[Work instructions] In the material below, find each line holding the string "finishes" and copy it.

+++ Listed entries +++

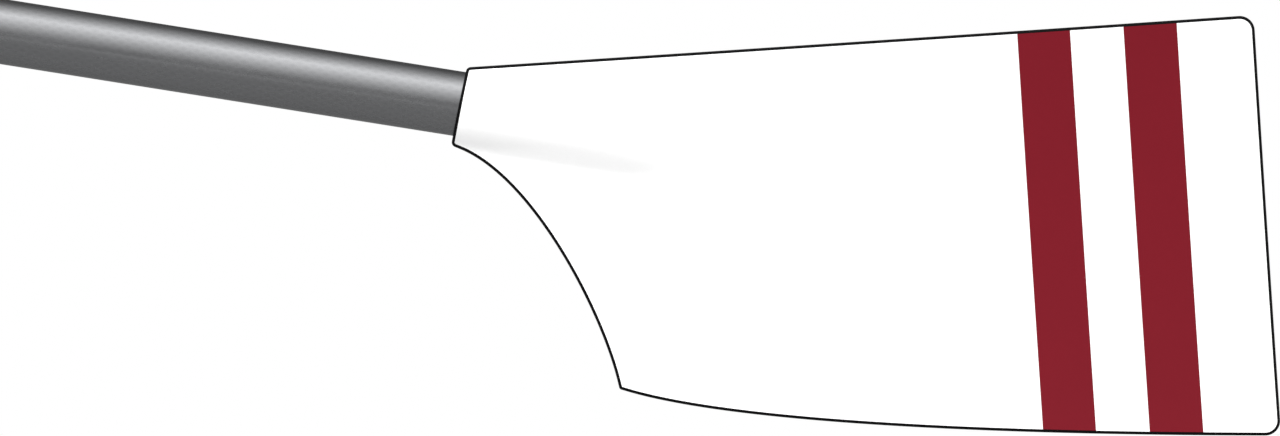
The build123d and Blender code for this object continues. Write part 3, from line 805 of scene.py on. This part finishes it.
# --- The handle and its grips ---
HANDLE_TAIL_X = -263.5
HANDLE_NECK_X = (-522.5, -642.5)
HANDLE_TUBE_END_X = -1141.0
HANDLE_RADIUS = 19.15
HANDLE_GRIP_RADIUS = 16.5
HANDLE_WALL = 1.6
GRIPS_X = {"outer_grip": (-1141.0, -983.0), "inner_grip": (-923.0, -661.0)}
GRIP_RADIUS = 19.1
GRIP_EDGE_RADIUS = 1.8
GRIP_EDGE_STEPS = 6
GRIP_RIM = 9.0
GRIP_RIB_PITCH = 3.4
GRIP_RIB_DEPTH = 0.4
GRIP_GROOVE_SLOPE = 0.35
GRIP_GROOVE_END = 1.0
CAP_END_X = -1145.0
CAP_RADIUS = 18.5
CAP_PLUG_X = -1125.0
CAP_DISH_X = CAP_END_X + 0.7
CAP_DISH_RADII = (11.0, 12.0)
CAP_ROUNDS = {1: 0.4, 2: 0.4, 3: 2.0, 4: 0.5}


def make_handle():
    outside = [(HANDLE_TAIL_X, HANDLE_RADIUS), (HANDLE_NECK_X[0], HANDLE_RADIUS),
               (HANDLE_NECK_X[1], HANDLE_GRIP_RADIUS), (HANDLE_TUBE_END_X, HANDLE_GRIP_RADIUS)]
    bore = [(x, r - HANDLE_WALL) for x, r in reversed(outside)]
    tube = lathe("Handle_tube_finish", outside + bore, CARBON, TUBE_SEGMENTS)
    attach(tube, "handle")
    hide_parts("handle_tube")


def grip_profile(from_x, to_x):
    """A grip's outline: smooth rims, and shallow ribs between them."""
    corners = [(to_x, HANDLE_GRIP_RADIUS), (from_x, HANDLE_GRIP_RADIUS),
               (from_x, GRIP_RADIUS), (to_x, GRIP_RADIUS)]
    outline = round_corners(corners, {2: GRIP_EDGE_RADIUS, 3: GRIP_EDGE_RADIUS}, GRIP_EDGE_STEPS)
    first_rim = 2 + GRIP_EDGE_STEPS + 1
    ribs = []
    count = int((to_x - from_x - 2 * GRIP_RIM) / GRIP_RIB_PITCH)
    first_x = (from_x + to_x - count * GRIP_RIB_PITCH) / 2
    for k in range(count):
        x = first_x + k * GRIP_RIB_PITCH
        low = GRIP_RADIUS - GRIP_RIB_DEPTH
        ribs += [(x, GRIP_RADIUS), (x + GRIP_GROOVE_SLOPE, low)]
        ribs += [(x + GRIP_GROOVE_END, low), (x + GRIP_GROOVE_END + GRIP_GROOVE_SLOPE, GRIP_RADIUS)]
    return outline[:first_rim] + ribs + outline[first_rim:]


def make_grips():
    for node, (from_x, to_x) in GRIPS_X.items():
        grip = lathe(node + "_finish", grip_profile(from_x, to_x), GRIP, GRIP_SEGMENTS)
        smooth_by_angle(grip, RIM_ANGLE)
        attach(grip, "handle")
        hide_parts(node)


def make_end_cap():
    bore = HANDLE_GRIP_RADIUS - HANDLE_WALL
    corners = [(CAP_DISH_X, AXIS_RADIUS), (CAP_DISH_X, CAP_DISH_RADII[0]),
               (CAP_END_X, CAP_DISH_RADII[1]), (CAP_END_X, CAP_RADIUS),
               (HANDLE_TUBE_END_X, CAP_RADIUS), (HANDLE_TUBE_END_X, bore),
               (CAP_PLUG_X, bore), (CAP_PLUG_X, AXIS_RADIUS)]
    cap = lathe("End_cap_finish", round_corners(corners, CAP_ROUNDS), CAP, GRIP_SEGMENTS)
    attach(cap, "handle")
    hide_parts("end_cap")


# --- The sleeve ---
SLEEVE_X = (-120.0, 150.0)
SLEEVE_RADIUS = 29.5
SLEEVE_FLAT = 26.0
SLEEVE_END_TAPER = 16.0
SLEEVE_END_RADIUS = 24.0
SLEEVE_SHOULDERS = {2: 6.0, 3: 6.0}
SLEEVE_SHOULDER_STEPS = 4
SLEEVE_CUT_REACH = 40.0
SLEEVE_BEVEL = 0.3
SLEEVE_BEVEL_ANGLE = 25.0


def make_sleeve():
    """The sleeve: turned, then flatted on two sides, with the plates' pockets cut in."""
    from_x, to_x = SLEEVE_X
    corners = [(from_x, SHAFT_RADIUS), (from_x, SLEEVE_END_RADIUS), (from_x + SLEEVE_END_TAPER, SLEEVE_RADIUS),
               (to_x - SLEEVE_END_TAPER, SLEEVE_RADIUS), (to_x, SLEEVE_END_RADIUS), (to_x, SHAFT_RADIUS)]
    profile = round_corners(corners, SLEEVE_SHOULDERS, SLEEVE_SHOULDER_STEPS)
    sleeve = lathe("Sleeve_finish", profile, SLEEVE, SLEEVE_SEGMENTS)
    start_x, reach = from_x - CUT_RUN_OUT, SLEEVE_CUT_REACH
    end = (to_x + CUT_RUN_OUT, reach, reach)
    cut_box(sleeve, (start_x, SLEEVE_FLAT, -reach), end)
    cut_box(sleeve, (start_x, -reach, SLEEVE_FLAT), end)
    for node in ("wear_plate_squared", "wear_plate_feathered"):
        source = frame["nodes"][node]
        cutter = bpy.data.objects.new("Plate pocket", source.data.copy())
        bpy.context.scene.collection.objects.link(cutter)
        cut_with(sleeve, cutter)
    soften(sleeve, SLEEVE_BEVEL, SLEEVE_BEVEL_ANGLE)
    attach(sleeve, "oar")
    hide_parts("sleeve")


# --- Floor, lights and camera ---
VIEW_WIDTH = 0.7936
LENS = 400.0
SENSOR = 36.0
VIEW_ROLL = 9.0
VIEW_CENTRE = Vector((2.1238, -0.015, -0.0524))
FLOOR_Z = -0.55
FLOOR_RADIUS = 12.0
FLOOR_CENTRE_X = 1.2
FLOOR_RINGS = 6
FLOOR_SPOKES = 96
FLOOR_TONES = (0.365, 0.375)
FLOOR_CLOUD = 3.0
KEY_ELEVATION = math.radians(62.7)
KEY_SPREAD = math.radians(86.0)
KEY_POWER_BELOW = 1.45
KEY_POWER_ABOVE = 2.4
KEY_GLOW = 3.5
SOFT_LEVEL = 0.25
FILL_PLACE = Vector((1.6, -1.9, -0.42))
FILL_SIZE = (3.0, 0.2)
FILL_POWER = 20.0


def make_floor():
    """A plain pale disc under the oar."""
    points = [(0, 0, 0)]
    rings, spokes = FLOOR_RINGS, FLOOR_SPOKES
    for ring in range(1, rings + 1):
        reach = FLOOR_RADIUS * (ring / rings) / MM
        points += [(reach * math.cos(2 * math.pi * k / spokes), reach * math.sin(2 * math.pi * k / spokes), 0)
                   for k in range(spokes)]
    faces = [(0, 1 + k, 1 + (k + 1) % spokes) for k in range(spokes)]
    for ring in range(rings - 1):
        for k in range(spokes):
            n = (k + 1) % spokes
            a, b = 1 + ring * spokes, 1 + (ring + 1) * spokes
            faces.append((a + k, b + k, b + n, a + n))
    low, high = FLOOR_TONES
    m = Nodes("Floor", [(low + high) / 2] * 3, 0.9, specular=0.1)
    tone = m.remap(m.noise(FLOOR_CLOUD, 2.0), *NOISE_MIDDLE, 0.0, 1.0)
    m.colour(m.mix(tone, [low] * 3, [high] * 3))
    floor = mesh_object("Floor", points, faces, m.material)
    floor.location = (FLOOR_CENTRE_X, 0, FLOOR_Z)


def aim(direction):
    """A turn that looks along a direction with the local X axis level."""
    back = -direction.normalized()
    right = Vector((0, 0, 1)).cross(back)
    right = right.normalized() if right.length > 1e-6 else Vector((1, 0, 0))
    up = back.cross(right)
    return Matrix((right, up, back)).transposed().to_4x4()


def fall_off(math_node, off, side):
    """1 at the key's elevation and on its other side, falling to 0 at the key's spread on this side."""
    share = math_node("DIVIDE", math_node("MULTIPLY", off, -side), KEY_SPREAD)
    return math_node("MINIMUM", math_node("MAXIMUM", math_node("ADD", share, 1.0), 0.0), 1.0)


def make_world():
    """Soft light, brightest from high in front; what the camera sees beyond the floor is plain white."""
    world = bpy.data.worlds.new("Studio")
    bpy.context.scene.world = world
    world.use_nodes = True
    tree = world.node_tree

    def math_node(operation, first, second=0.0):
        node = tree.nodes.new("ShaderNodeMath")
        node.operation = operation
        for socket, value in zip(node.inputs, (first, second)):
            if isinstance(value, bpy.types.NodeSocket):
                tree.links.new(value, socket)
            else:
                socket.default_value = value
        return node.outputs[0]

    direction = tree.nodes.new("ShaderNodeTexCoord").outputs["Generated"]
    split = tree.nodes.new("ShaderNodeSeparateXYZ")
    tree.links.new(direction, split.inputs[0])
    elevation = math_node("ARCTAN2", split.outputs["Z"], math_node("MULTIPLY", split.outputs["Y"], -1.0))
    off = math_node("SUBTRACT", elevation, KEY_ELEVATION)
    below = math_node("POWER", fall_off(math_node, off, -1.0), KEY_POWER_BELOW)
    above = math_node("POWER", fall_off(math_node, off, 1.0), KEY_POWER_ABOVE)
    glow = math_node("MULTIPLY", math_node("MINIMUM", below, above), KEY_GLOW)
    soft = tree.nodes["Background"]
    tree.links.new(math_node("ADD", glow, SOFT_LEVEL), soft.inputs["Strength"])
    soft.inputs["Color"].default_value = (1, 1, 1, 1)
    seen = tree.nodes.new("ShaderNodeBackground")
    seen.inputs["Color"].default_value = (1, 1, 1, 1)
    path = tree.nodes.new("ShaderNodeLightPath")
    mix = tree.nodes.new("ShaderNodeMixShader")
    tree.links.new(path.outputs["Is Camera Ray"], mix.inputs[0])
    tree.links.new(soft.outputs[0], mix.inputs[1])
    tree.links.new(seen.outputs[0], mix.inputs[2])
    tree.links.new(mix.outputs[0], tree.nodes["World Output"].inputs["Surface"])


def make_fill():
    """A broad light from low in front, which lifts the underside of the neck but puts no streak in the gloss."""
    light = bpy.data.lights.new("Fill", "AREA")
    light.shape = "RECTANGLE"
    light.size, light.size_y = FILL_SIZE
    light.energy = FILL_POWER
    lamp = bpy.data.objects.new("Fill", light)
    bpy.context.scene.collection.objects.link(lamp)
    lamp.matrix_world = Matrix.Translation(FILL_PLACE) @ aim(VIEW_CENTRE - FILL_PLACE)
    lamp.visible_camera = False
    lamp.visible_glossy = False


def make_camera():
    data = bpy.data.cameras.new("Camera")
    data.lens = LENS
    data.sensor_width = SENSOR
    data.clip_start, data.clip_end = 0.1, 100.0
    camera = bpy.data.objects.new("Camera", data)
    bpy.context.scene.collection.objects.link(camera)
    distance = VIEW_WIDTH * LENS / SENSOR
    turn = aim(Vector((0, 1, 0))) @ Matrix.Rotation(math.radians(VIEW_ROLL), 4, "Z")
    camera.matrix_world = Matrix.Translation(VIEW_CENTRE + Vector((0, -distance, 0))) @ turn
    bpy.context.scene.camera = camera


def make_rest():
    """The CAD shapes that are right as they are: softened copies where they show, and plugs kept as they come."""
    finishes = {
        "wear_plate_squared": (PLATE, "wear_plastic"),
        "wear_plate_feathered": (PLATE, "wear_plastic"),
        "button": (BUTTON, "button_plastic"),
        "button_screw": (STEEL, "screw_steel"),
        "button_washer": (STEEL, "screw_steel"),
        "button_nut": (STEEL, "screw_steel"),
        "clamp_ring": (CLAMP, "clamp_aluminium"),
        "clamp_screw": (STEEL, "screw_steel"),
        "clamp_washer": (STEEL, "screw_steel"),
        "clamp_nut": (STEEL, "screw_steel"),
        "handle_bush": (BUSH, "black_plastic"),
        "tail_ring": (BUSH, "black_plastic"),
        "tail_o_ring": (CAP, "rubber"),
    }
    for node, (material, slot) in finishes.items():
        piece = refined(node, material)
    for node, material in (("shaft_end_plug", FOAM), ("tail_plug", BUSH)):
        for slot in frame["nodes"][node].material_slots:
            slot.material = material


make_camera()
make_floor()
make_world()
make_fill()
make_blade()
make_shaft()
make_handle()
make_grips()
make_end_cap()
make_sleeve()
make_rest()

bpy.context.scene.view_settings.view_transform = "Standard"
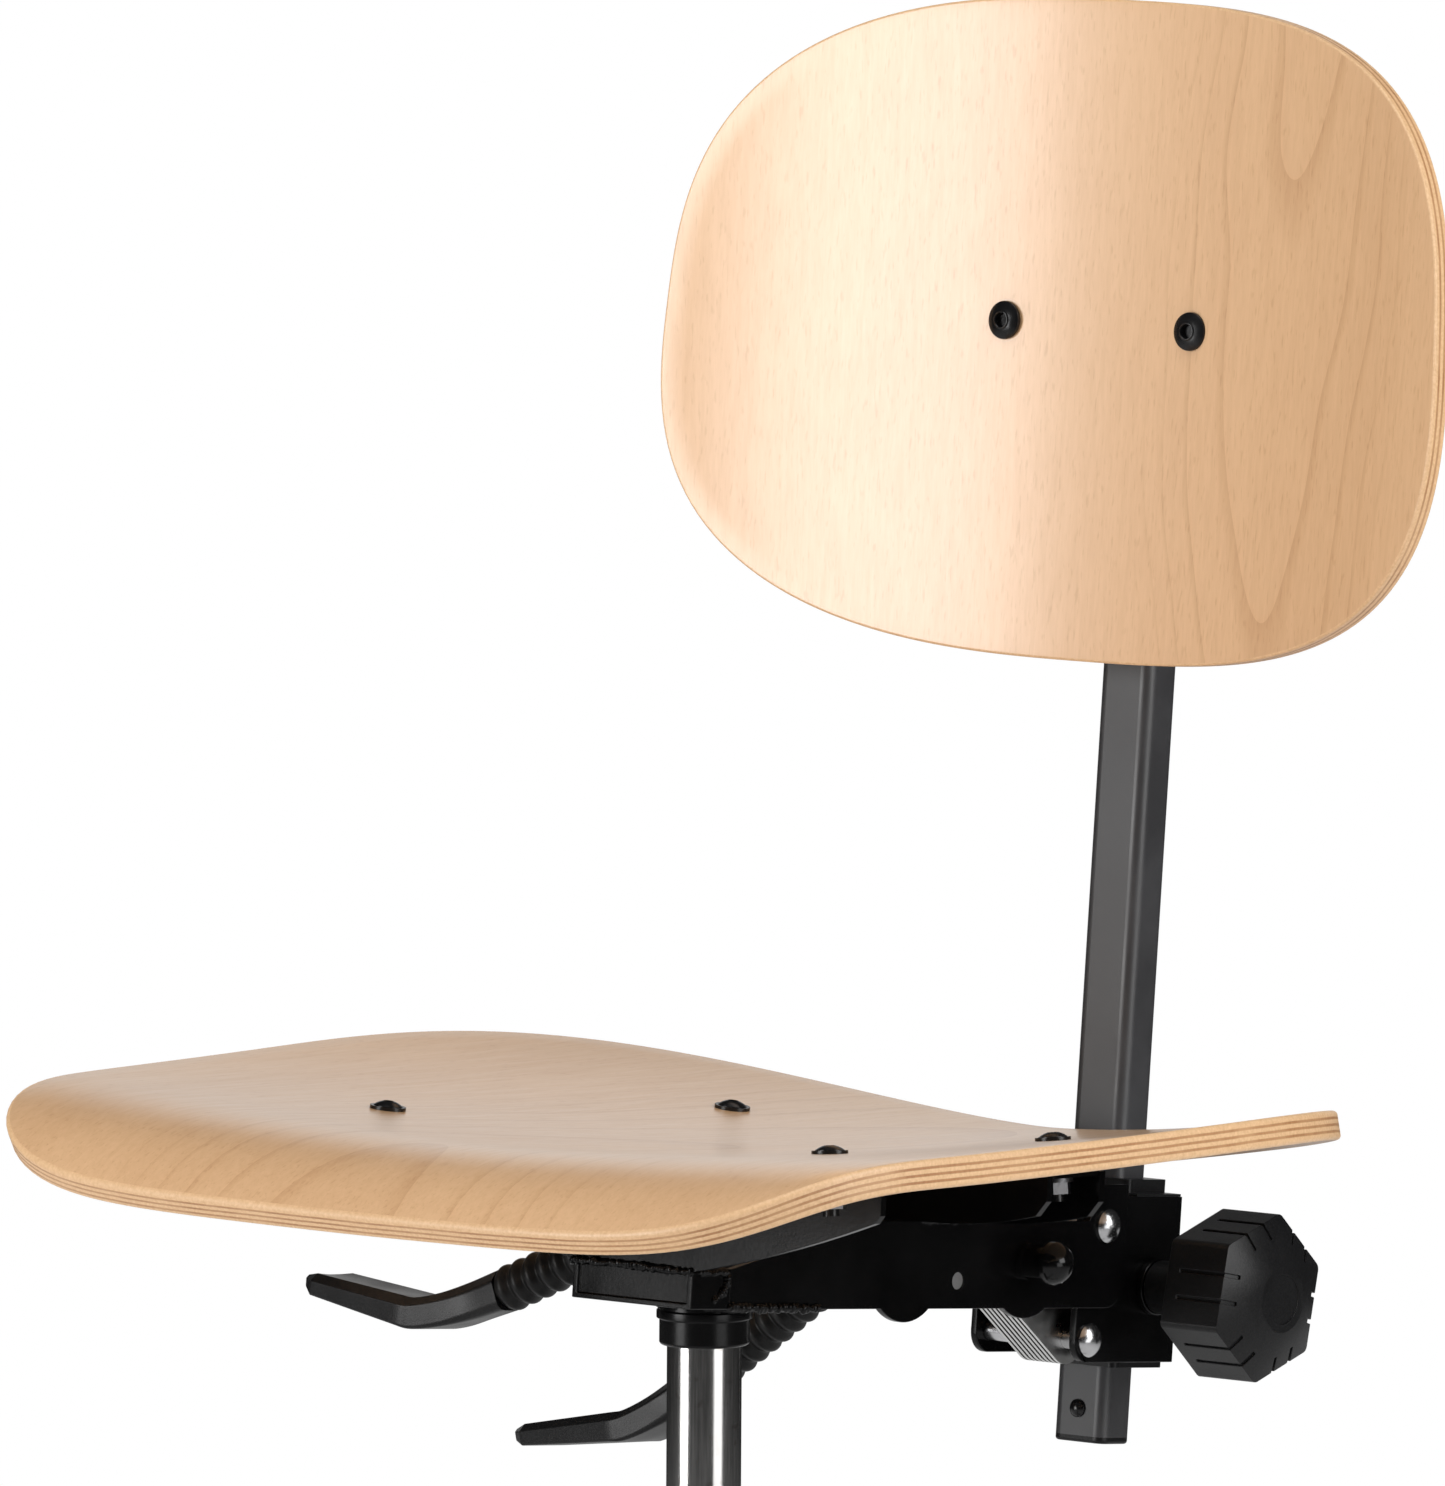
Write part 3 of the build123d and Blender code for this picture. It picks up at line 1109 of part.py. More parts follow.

+++

[Written response]
The build123d and Blender code for this object continues. Write part 3, from line 805 of scene.py on. This part finishes it.
    finishes = {
    for node, (material, slot) in finishes.items():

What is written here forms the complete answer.